AIM OF THE TASK — Write out the full listing again, exactly as it stands.

--- start of GIVEN INFORMATION ---

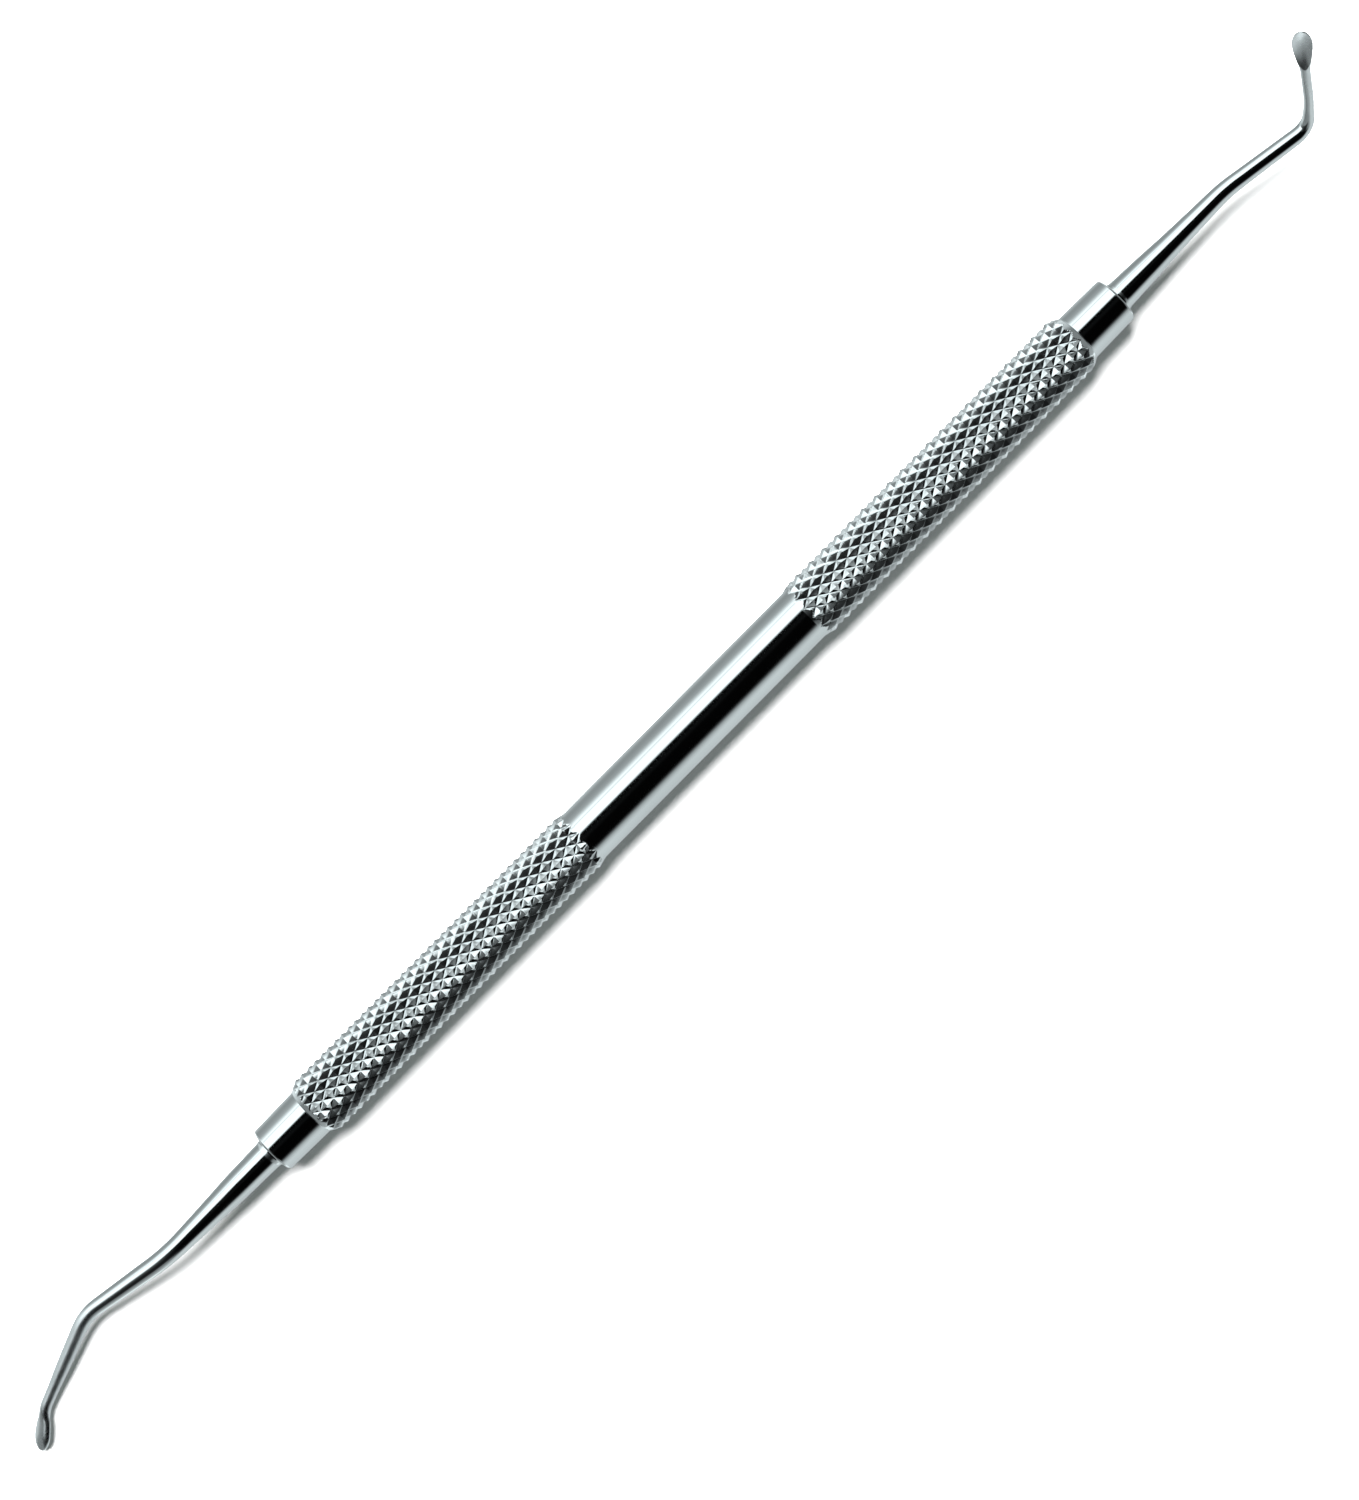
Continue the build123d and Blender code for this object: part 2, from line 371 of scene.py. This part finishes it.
def blade_section(from_tip, length, neck_radius, around):
    """The blade's section at a distance from its tip: points across it and above its middle."""
    from_neck, swell = ROOT_SWELL
    widths = [row for row in BLADE_WIDTHS if row[0] < length - ROOT_CLEARANCE]
    widths += [(length - from_neck, neck_radius * swell), (length, neck_radius)]
    heights = [row for row in BLADE_THICKNESSES if row[0] < length - ROOT_CLEARANCE]
    heights += [(length, neck_radius)]
    nose = np.sqrt(np.clip(1 - (1 - min(from_tip, NOSE_LENGTH) / NOSE_LENGTH) ** 2, 0, 1))
    across = smooth_through(widths, from_tip) * nose * np.cos(around)
    height = smooth_through(heights, from_tip) * nose * np.sin(around)

    # The ground face falls from the neck to the rim's level, and the scoop is an ellipsoid.
    share = (from_tip - FACE_LEVEL) / (length - FACE_START - FACE_LEVEL)
    share = np.clip(share, 0, FACE_SHARE_LIMIT)
    face = FACE_HEIGHT + (neck_radius + FACE_START_RISE - FACE_HEIGHT) * share ** 2
    height = soft_min(height, face, EDGE_ROUND)
    inside = 1 - ((from_tip - SCOOP_FROM_TIP) / SCOOP_HALF_LENGTH) ** 2
    reach = SCOOP_RADIUS ** 2 * max(inside, 0) - across ** 2
    scoop = np.where(reach > 0, SCOOP_HEIGHT - np.sqrt(np.maximum(reach, 0)), FAR_ABOVE)
    scooped = soft_min(height, scoop, EDGE_ROUND)
    return across, np.where(height > -SCOOP_FOOT, scooped, height)


def build_working_end(spec):
    side = spec["side"]
    corners = [np.array(c, float) for c in [(side * HANDLE_HALF, 0, 0)] + spec["corners"]]
    line, distances = centre_line(corners, spec["bends"], SHANK_STEP)
    length = spec["blade_length"]
    neck = distances[-1] - length
    along, face_normal = blade_frame(spec)
    around = np.arange(ROUND_STEPS) * 2 * pi / ROUND_STEPS

    def ring(centre, across, height):
        return centre + np.outer(across, width) + np.outer(height, normal)

    # Rings from the tip back to the end of the tang: the blade, with rings that close up
    # towards its tip, then the shank, its seat and the tang.
    rings = []
    width = np.cross(face_normal, along)
    normal = face_normal
    tip = corners[-1]
    for share in np.linspace(0, 1, BLADE_RINGS + 1)[1:]:
        from_tip = length * share ** BLADE_CROWDING
        across, height = blade_section(from_tip, length, shank_radius(spec, neck), around)
        rings.append(ring(tip - along * from_tip, across, height))
    wanted = distances[(distances < neck - SHANK_STEP / 2) & (distances > SEAT_LENGTH - RING_GAP)]
    for distance in wanted[::-1]:
        centre, ahead = (
            np.array([np.interp(place, distances, line[:, k]) for k in range(3)])
            for place in (distance, distance + HEADING_REACH)
        )
        heading = ahead - centre
        heading /= np.linalg.norm(heading)
        width = width - heading * (width @ heading)
        width /= np.linalg.norm(width)
        normal = np.cross(heading, width)
        radius = shank_radius(spec, distance)
        rings.append(ring(centre, radius * np.cos(around), radius * np.sin(around)))
    tang = [(distance, SEAT_RADIUS - depth) for distance, depth in SEAT_PROFILE[::-1]]
    tang += [
        (0.0, TANG_RADIUS),
        (-TANG_LENGTH + TANG_LEAD, TANG_RADIUS),
        (-TANG_LENGTH, TANG_RADIUS - TANG_LEAD),
    ]
    for distance, radius in tang:
        centre = corners[0] + np.array((side * distance, 0, 0))
        rings.append(ring(centre, radius * np.cos(around), radius * np.sin(around)))

    tang_end = corners[0] - np.array((side * TANG_LENGTH, 0, 0))
    points = np.concatenate([tip[None]] + rings + [tang_end[None]])
    last = len(points) - 1
    faces = [(0, 1 + j, 1 + (j + 1) % ROUND_STEPS) for j in range(ROUND_STEPS)]
    faces += [tuple(v + 1 for v in face) for face in ring_faces(len(rings), ROUND_STEPS, False)]
    base = last - ROUND_STEPS
    faces += [(last, base + (j + 1) % ROUND_STEPS, base + j) for j in range(ROUND_STEPS)]
    return make_object(spec["name"] + "_polished", points, faces, BLADE_EDGE)


# ---- materials ----------------------------------------------------------------------
STEEL_COLOUR = (0.86, 0.875, 0.88)
CLOUD_SCALE = 180.0           # of the soft patches in the steel's tone
CLOUD_SHARE = 0.93            # of the steel's colour in the darker patches
CLOUD_RANGE = (0.3, 0.7)
MARKS_SCALE = 900.0           # of the polishing marks
MARKS_DETAIL = 4.0
MARKS_HEIGHT = 0.02
ROUGHNESS_RANGE = (0.7, 1.4)  # of the steel's roughness, over the marks
TURNED_MARKS = (6.0, 0.5, 0.5)
KNURLED_MARKS = (5.0, 0.5, 0.5)
DRAWN_MARKS = (0.5, 4.0, 4.0)
# The stretches between the bends and the blades are less bright than the rest: place along X,
# and share of the roughness that the steel has there.
BLADE_FINISH = [
    (-85.0, 0.7), (-84.2, 1.1), (-77.5, 1.1), (-76.0, 0.7), (-70.0, 0.3), (-66.0, 0.23),
    (77.3, 0.23), (77.7, 1.0), (78.3, 1.0), (78.7, 0.8),
]
FINISH_REACH = 100.0          # from the middle of the handle to both ends of that range


def fill_ramp(ramp, stops):
    """Set a colour ramp from places between 0 and 1 and their colours."""
    elements = ramp.color_ramp.elements
    elements.remove(elements[1])
    for number, (position, colour) in enumerate(stops):
        element = elements[0] if number == 0 else elements.new(position)
        element.position = position
        element.color = (*colour, 1)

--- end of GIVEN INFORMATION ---

THE OUTPUT —
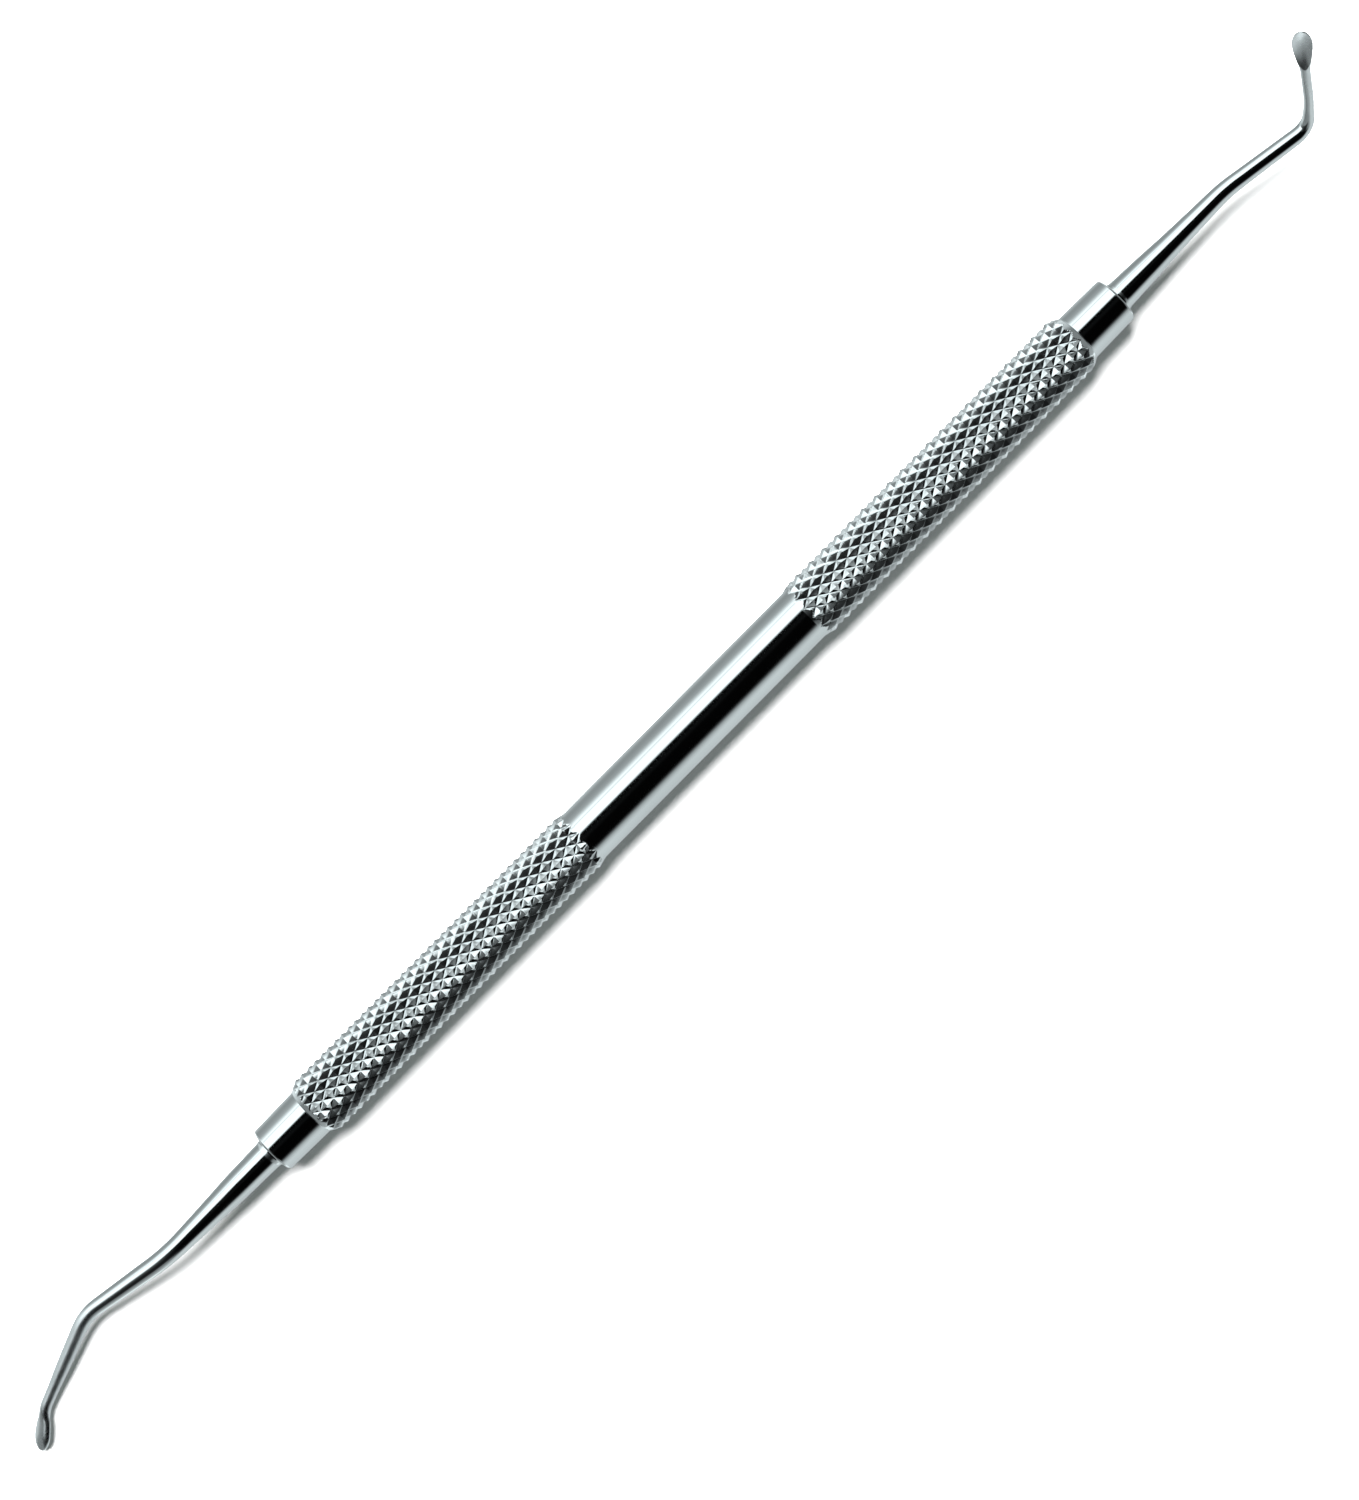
Continue the build123d and Blender code for this object: part 2, from line 371 of scene.py. This part finishes it.
def blade_section(from_tip, length, neck_radius, around):
    """The blade's section at a distance from its tip: points across it and above its middle."""
    from_neck, swell = ROOT_SWELL
    widths = [row for row in BLADE_WIDTHS if row[0] < length - ROOT_CLEARANCE]
    widths += [(length - from_neck, neck_radius * swell), (length, neck_radius)]
    heights = [row for row in BLADE_THICKNESSES if row[0] < length - ROOT_CLEARANCE]
    heights += [(length, neck_radius)]
    nose = np.sqrt(np.clip(1 - (1 - min(from_tip, NOSE_LENGTH) / NOSE_LENGTH) ** 2, 0, 1))
    across = smooth_through(widths, from_tip) * nose * np.cos(around)
    height = smooth_through(heights, from_tip) * nose * np.sin(around)

    # The ground face falls from the neck to the rim's level, and the scoop is an ellipsoid.
    share = (from_tip - FACE_LEVEL) / (length - FACE_START - FACE_LEVEL)
    share = np.clip(share, 0, FACE_SHARE_LIMIT)
    face = FACE_HEIGHT + (neck_radius + FACE_START_RISE - FACE_HEIGHT) * share ** 2
    height = soft_min(height, face, EDGE_ROUND)
    inside = 1 - ((from_tip - SCOOP_FROM_TIP) / SCOOP_HALF_LENGTH) ** 2
    reach = SCOOP_RADIUS ** 2 * max(inside, 0) - across ** 2
    scoop = np.where(reach > 0, SCOOP_HEIGHT - np.sqrt(np.maximum(reach, 0)), FAR_ABOVE)
    scooped = soft_min(height, scoop, EDGE_ROUND)
    return across, np.where(height > -SCOOP_FOOT, scooped, height)


def build_working_end(spec):
    side = spec["side"]
    corners = [np.array(c, float) for c in [(side * HANDLE_HALF, 0, 0)] + spec["corners"]]
    line, distances = centre_line(corners, spec["bends"], SHANK_STEP)
    length = spec["blade_length"]
    neck = distances[-1] - length
    along, face_normal = blade_frame(spec)
    around = np.arange(ROUND_STEPS) * 2 * pi / ROUND_STEPS

    def ring(centre, across, height):
        return centre + np.outer(across, width) + np.outer(height, normal)

    # Rings from the tip back to the end of the tang: the blade, with rings that close up
    # towards its tip, then the shank, its seat and the tang.
    rings = []
    width = np.cross(face_normal, along)
    normal = face_normal
    tip = corners[-1]
    for share in np.linspace(0, 1, BLADE_RINGS + 1)[1:]:
        from_tip = length * share ** BLADE_CROWDING
        across, height = blade_section(from_tip, length, shank_radius(spec, neck), around)
        rings.append(ring(tip - along * from_tip, across, height))
    wanted = distances[(distances < neck - SHANK_STEP / 2) & (distances > SEAT_LENGTH - RING_GAP)]
    for distance in wanted[::-1]:
        centre, ahead = (
            np.array([np.interp(place, distances, line[:, k]) for k in range(3)])
            for place in (distance, distance + HEADING_REACH)
        )
        heading = ahead - centre
        heading /= np.linalg.norm(heading)
        width = width - heading * (width @ heading)
        width /= np.linalg.norm(width)
        normal = np.cross(heading, width)
        radius = shank_radius(spec, distance)
        rings.append(ring(centre, radius * np.cos(around), radius * np.sin(around)))
    tang = [(distance, SEAT_RADIUS - depth) for distance, depth in SEAT_PROFILE[::-1]]
    tang += [
        (0.0, TANG_RADIUS),
        (-TANG_LENGTH + TANG_LEAD, TANG_RADIUS),
        (-TANG_LENGTH, TANG_RADIUS - TANG_LEAD),
    ]
    for distance, radius in tang:
        centre = corners[0] + np.array((side * distance, 0, 0))
        rings.append(ring(centre, radius * np.cos(around), radius * np.sin(around)))

    tang_end = corners[0] - np.array((side * TANG_LENGTH, 0, 0))
    points = np.concatenate([tip[None]] + rings + [tang_end[None]])
    last = len(points) - 1
    faces = [(0, 1 + j, 1 + (j + 1) % ROUND_STEPS) for j in range(ROUND_STEPS)]
    faces += [tuple(v + 1 for v in face) for face in ring_faces(len(rings), ROUND_STEPS, False)]
    base = last - ROUND_STEPS
    faces += [(last, base + (j + 1) % ROUND_STEPS, base + j) for j in range(ROUND_STEPS)]
    return make_object(spec["name"] + "_polished", points, faces, BLADE_EDGE)


# ---- materials ----------------------------------------------------------------------
STEEL_COLOUR = (0.86, 0.875, 0.88)
CLOUD_SCALE = 180.0           # of the soft patches in the steel's tone
CLOUD_SHARE = 0.93            # of the steel's colour in the darker patches
CLOUD_RANGE = (0.3, 0.7)
MARKS_SCALE = 900.0           # of the polishing marks
MARKS_DETAIL = 4.0
MARKS_HEIGHT = 0.02
ROUGHNESS_RANGE = (0.7, 1.4)  # of the steel's roughness, over the marks
TURNED_MARKS = (6.0, 0.5, 0.5)
KNURLED_MARKS = (5.0, 0.5, 0.5)
DRAWN_MARKS = (0.5, 4.0, 4.0)
# The stretches between the bends and the blades are less bright than the rest: place along X,
# and share of the roughness that the steel has there.
BLADE_FINISH = [
    (-85.0, 0.7), (-84.2, 1.1), (-77.5, 1.1), (-76.0, 0.7), (-70.0, 0.3), (-66.0, 0.23),
    (77.3, 0.23), (77.7, 1.0), (78.3, 1.0), (78.7, 0.8),
]
FINISH_REACH = 100.0          # from the middle of the handle to both ends of that range


def fill_ramp(ramp, stops):
    """Set a colour ramp from places between 0 and 1 and their colours."""
    elements = ramp.color_ramp.elements
    elements.remove(elements[1])
    for number, (position, colour) in enumerate(stops):
        element = elements[0] if number == 0 else elements.new(position)
        element.position = position
        element.color = (*colour, 1)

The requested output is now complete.